As we have reflected on these different leadership ministries over the last few weeks we may have instantly had in our minds people who for many years have been involved effectively in the activities which are associated with them.  And others may also come to mind, who we think will be able to undertake those tasks effectively, even if we have not seen them at work in leadership roles before.

But above all we are seeking to find leaders who have been gifted by God, and who are able to share ministry with others and not keep it to themselves.

We are not voting in this process, as it was last time we did this together, people will not be appointed on the basis of having their names written down the most number of times.

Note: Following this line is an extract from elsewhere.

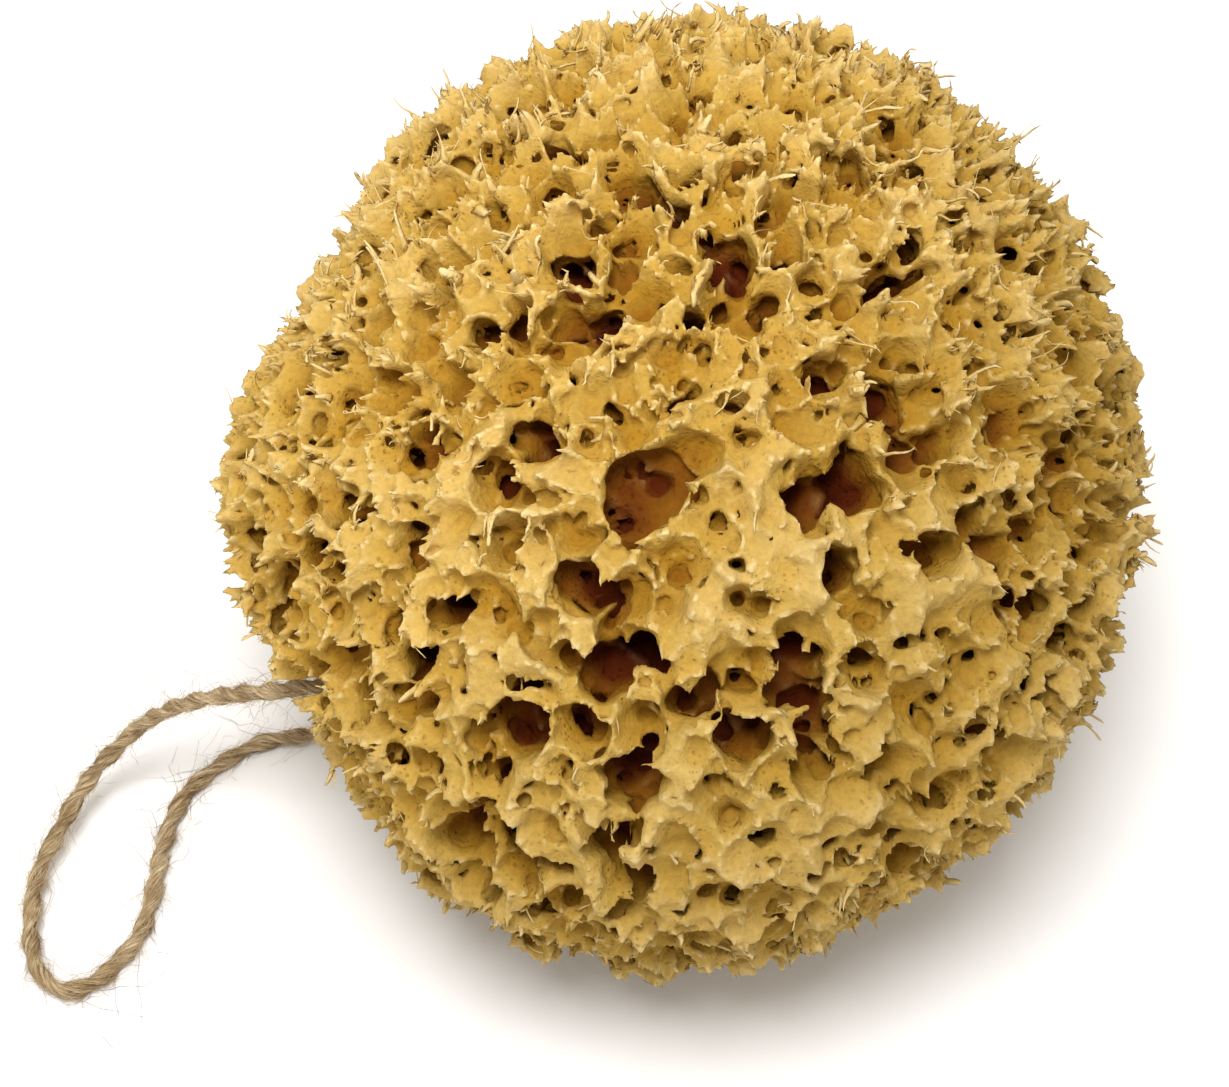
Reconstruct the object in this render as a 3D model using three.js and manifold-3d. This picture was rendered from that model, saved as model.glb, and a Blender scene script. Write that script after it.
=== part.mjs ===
// A natural honeycomb bath sponge with a hanging loop of jute twine.
// Millimetres, +Z up, -Y towards the viewer. The sponge stands on the flat cut at its root,
// with its origin under the middle of its outline, and the loop lies out to its left.

import * as THREE from 'three';
import { mergeVertices } from 'three/addons/utils/BufferGeometryUtils.js';
import Module from 'manifold-3d';

// ---- driving dimensions -------------------------------------------------------------

// The sponge grew as a rounded lump, a little deeper than it is wide and squat in height.
const HALF_WIDTH = 71.5;
const HALF_DEPTH = 78.5;
const HALF_HEIGHT = 63.5;
const BODY_MIDDLE = new THREE.Vector3(1.2, -1.1, 60);
const BODY_DETAIL = 7;

// Where the lump swells or sinks: [compass angle, angle of climb, millimetres, sharpness].
// The compass angle is 0 towards -Y and 90 towards +X.
const SWELLINGS = [
  [-90, 0, 4, 9],
  [155, 38, 5, 2],
  [-22, -40, 4, 6],
  [-112, 20, -5, 18],
  [-62, -18, -4, 16],
];

// Large exhalant openings: [compass angle, angle of climb, width, depth].
const OSCULES = [
  [-21, 19, 13, 24],
  [-7, 15, 12, 24],
  [-12, 27, 11, 20],
  [-17, 36, 11, 20],
  [5, 21, 11, 18],
  [12, 27, 11, 20],
  [9, 36, 6, 16],
  [21, 37, 9, 18],
  [36, 35, 10, 20],
  [45, 28, 9, 18],
  [58, 31, 8, 18],
  [68, 29, 8, 18],
  [28, 46, 12, 18],
  [42, 54, 11, 22],
  [49, 44, 8, 18],
  [-10, 48, 14, 14],
  [-34, 50, 9, 14],
  [-43, 32, 9, 18],
  [-36, 21, 9, 18],
  [-53, 40, 8, 18],
  [-35, 68, 9, 18],
  [-56, 61, 7, 16],
  [30, 80, 10, 18],
  [112, 52, 10, 18],
  [-20, 2, 10, 16],
];

// Smaller openings that fill the rest of the surface, spaced by the golden angle.
const SMALL_OPENINGS = 64;
const SMALL_WIDTHS = [8, 10, 7, 9];
const SMALL_DEPTH = 14;
const CLEAR_BETWEEN = 3;
const LOWEST_OPENING = 14;

// The wider openings have rounder walls.
const WIDE_OPENING = 11;

// Hanging loop of jute twine.
const TWINE_WIDTH = 2.5;
const TWINE_SIDES = 8;
const TWINE_STEPS = 40;
const CANAL_WIDTH = 4;
const EXIT_WIDTH = 11;
const EXIT_DEPTH = 8;

// The twine's middle line. It comes out of a hole on the lower left, arches down to the
// surface that the sponge stands on, turns back there and goes in under the overhang.
const TWINE_ROUTE = [
  [-41, -28, 46],
  [-49, -28, 45],
  [-57.5, -27, 42],
  [-65.5, -25, 38],
  [-74.5, -21, 31.5],
  [-82.5, -18, 24.5],
  [-89, -17, 18],
  [-94, -18.5, 13],
  [-97.5, -20.5, 9.5],
  [-100.5, -24.5, 7],
  [-103, -29.5, 5],
  [-105, -34, 3.8],
  [-106, -39.5, 3],
  [-106, -45.5, 2.5],
  [-105, -51, 2.3],
  [-103, -55.5, 2.1],
  [-99.5, -58, 1.9],
  [-95.5, -57, 1.7],
  [-91.5, -53, 1.5],
  [-88.5, -48, 1.4],
  [-87, -42, 1.4],
  [-86.5, -36.5, 1.4],
  [-86, -30.5, 1.4],
  [-85, -24.5, 1.4],
  [-83, -19, 1.4],
  [-80, -15, 1.4],
  [-76, -11.5, 1.4],
  [-71.5, -8.5, 1.5],
  [-65.5, -7.5, 2.2],
  [-59, -8, 4.5],
  [-52, -9, 9],
  [-46, -10.5, 15],
  [-42, -12, 22],
  [-40, -14, 29],
];
const FIRST_OUTSIDE = 2;
const LAST_OUTSIDE = 30;

// ---- materials ------------------------------------------------------------------------

const spongeMaterial = new THREE.MeshStandardMaterial({
  color: 0xd6b267,
  roughness: 0.95,
  metalness: 0,
});
const juteMaterial = new THREE.MeshStandardMaterial({
  color: 0x9c7f5b,
  roughness: 0.9,
  metalness: 0,
});

// ---- solids -----------------------------------------------------------------------------

const wasm = await Module();
wasm.setup();

function toSolid(geometry) {
  const bare = geometry.clone();
  bare.deleteAttribute('normal');
  bare.deleteAttribute('uv');
  const welded = mergeVertices(bare, 1e-4);
  return new wasm.Manifold(new wasm.Mesh({
    numProp: 3,
    vertProperties: new Float32Array(welded.attributes.position.array),
    triVerts: new Uint32Array(welded.index.array),
  }));
}

function toGeometry(solid) {
  const mesh = solid.getMesh();
  const geometry = new THREE.BufferGeometry();
  geometry.setAttribute('position', new THREE.BufferAttribute(mesh.vertProperties, 3));
  geometry.setIndex(new THREE.BufferAttribute(mesh.triVerts, 1));
  geometry.computeVertexNormals();
  return geometry;
}

// ---- the sponge ---------------------------------------------------------------------------

function direction(compass, climb) {
  const across = THREE.MathUtils.degToRad(compass);
  const up = THREE.MathUtils.degToRad(climb);
  return new THREE.Vector3(
    Math.sin(across) * Math.cos(up),
    -Math.cos(across) * Math.cos(up),
    Math.sin(up),
  );
}

const swellings = SWELLINGS.map(([compass, climb, rise, sharpness]) => (
  { way: direction(compass, climb), rise, sharpness }
));

// Distance from the middle of the body to its outside, along a unit vector.
function reach(way) {
  const ellipsoid = 1 / Math.hypot(way.x / HALF_WIDTH, way.y / HALF_DEPTH, way.z / HALF_HEIGHT);
  return swellings.reduce(
    (sum, lobe) => sum + lobe.rise * Math.max(0, way.dot(lobe.way)) ** lobe.sharpness,
    ellipsoid,
  );
}

// The place on the skin that lies along a unit vector from the middle of the body.
function skinAt(way) {
  return way.clone().multiplyScalar(reach(way)).add(BODY_MIDDLE);
}

function bodyGeometry() {
  const geometry = new THREE.IcosahedronGeometry(1, BODY_DETAIL);
  const places = geometry.attributes.position;
  for (let i = 0; i < places.count; i += 1) {
    const place = skinAt(new THREE.Vector3().fromBufferAttribute(places, i).normalize());
    places.setXYZ(i, place.x, place.y, place.z);
  }
  return geometry;
}

// A hole with a rounded floor: an ellipsoid whose middle sits on the skin, along its way in.
function openingGeometry({ way, width, depth }) {
  const geometry = new THREE.IcosahedronGeometry(1, width > WIDE_OPENING ? 2 : 1);
  geometry.scale(width / 2, width / 2, depth);
  geometry.applyQuaternion(
    new THREE.Quaternion().setFromUnitVectors(new THREE.Vector3(0, 0, 1), way),
  );
  geometry.translate(...skinAt(way));
  return geometry;
}

function smallOpenings(taken) {
  const turn = Math.PI * (3 - Math.sqrt(5));
  const found = [];
  for (let i = 0; i < SMALL_OPENINGS; i += 1) {
    const z = 1 - (2 * (i + 0.5)) / SMALL_OPENINGS;
    const ring = Math.sqrt(1 - z * z);
    const way = new THREE.Vector3(Math.cos(i * turn) * ring, Math.sin(i * turn) * ring, z);
    const width = SMALL_WIDTHS[i % SMALL_WIDTHS.length];
    const skin = skinAt(way);
    const clear = [...taken, ...found].every((other) => (
      skinAt(other.way).distanceTo(skin) > (other.width + width) / 2 + CLEAR_BETWEEN
    ));
    if (clear && skin.z > LOWEST_OPENING) {
      found.push({ way, width, depth: SMALL_DEPTH });
    }
  }
  return found;
}

function routePoints() {
  return TWINE_ROUTE.map(([x, y, z]) => new THREE.Vector3(x, y, z));
}

// A tube of regular polygon section along a smooth curve through the points.
function tubeGeometry(points, width, sides, steps) {
  const section = new THREE.Shape();
  for (let i = 0; i < sides; i += 1) {
    const angle = (2 * Math.PI * i) / sides;
    const x = (width / 2) * Math.cos(angle);
    const y = (width / 2) * Math.sin(angle);
    if (i === 0) {
      section.moveTo(x, y);
    } else {
      section.lineTo(x, y);
    }
  }
  section.closePath();
  return new THREE.ExtrudeGeometry(section, {
    steps,
    extrudePath: new THREE.CatmullRomCurve3(points, false, 'centripetal'),
    bevelEnabled: false,
  });
}

// The narrow way that the twine takes into the sponge, a little longer than the twine.
function canal(inwards) {
  const last = inwards[inwards.length - 1];
  const before = inwards[inwards.length - 2];
  const beyond = last.clone().sub(before).setLength(2).add(last);
  return toSolid(tubeGeometry([...inwards, beyond], CANAL_WIDTH, TWINE_SIDES, 8));
}

function buildSponge() {
  const route = routePoints();
  const oscules = OSCULES.map(([compass, climb, width, depth]) => (
    { way: direction(compass, climb), width, depth }
  ));
  const twineExit = {
    way: route[FIRST_OUTSIDE].clone().sub(BODY_MIDDLE).normalize(),
    width: EXIT_WIDTH,
    depth: EXIT_DEPTH,
  };
  const chosen = [...oscules, twineExit];

  let solid = toSolid(bodyGeometry());
  for (const hole of [...chosen, ...smallOpenings(chosen)]) {
    solid = solid.subtract(toSolid(openingGeometry(hole)));
  }

  solid = solid.subtract(canal(route.slice(0, FIRST_OUTSIDE + 3).reverse()));
  solid = solid.subtract(canal(route.slice(LAST_OUTSIDE - 2)));

  // The flat cut where the sponge was taken off its rock.
  const below = new THREE.BoxGeometry(4 * HALF_WIDTH, 4 * HALF_DEPTH, BODY_MIDDLE.z);
  below.translate(0, 0, -BODY_MIDDLE.z / 2);
  solid = solid.subtract(toSolid(below));

  return toGeometry(solid);
}

// ---- the object -----------------------------------------------------------------------------

const sponge = new THREE.Mesh(buildSponge(), spongeMaterial);
sponge.name = 'sponge';

const hangingLoop = new THREE.Mesh(
  tubeGeometry(routePoints(), TWINE_WIDTH, TWINE_SIDES, TWINE_STEPS),
  juteMaterial,
);
hangingLoop.name = 'hanging_loop';

const object = new THREE.Group();
object.add(sponge, hangingLoop);

export default object;
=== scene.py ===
"""A natural honeycomb bath sponge, standing on its cut root, with its jute hanging loop.

Metres, +Z up. Sizes of the sponge and its twine are written in millimetres and scaled by MM.
"""

import math

import bpy
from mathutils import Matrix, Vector, noise


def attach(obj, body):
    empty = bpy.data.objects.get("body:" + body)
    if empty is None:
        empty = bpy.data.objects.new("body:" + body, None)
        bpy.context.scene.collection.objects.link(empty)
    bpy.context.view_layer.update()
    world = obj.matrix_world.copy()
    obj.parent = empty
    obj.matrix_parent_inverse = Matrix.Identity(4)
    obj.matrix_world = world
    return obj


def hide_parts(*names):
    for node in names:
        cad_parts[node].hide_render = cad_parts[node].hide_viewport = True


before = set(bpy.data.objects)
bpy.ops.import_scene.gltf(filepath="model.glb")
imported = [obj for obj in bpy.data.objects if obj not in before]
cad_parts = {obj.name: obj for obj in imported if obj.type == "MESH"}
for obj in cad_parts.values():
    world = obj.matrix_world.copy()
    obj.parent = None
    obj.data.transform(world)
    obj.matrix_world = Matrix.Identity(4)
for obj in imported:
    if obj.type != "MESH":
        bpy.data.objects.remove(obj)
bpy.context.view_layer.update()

MM = 0.001


# ---- The view ---------------------------------------------------------------------------
# A camera at about arm's length, looking down on the front of the sponge at 50 degrees.

CAMERA_PLACE = Vector((-10.3, -321.5, 428.2)) * MM
CAMERA_AIM = Vector((-10.3, -7.9, 54.3)) * MM

camera_data = bpy.data.cameras.new("view")
camera_data.lens = 90
camera_data.sensor_width = 36
camera_data.clip_start = 0.01
camera_data.clip_end = 20
camera = bpy.data.objects.new("view", camera_data)
camera.location = CAMERA_PLACE
camera.rotation_euler = (CAMERA_AIM - CAMERA_PLACE).to_track_quat("-Z", "Y").to_euler()
bpy.context.collection.objects.link(camera)
bpy.context.scene.camera = camera


# ---- The hanging loop ---------------------------------------------------------------------
# Two-ply jute twine. It comes out of a hole in the sponge's lower left, arches down to the
# surface, turns back and goes in under the overhang, where it is tied out of sight.

PLIES = 2
PLY_RADIUS = 0.92
PLY_FROM_MIDDLE = 0.5
TWIST_LENGTH = 12.0
PLY_SIDES = 28
TWINE_STEP = 0.34

# How uneven it is: the sway of its twist in radians, its taper, how thick and thin its plies
# are, how far they move off the middle, and how much the strands and threads of a ply stand out
TWIST_SWAY = 0.9
TAPER = 0.12
THICK_AND_THIN = 0.2
PLY_SWAY = 0.35
STRANDS = 0.2
THREADS = 0.2

# The pattern of its fibres is this much longer than it is wide
FIBRE_STRETCH = 14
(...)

Our prayerful task this morning is to complete the discernment forms which have been distributed, indicating the names of those who we believe to have appropriate gifts for leadership; and to offer them to God.  The forms ask us to identify gifts in others, and to identify gifts in ourselves.

The last thing that we need here is leaders who think that they need to do everything, what we need instead is leaders whose first priority is to make space for all of us to share in the work of ministry, encouraged by their capacity to lead and inspire us.

The vision of Ministering Communities in Mission which has become so much a part of our life here at Lakes, is not a vision which begins and ends with the members of a Parish Ministry Team.   It is a vision that points us to the conviction that every one of us is called to share in the ministry of the Church, that every one of us will be more completely alive, growing more fully into the likeness of Christ, if we give the gifts which God has given to us back to him in joyful service.

It is to Christ through that vision that we re-dedicate ourselves today at the beginning of the holiest week of the Christian year.  And it is people who will lead us towards that vision, that we seek to discern this morning.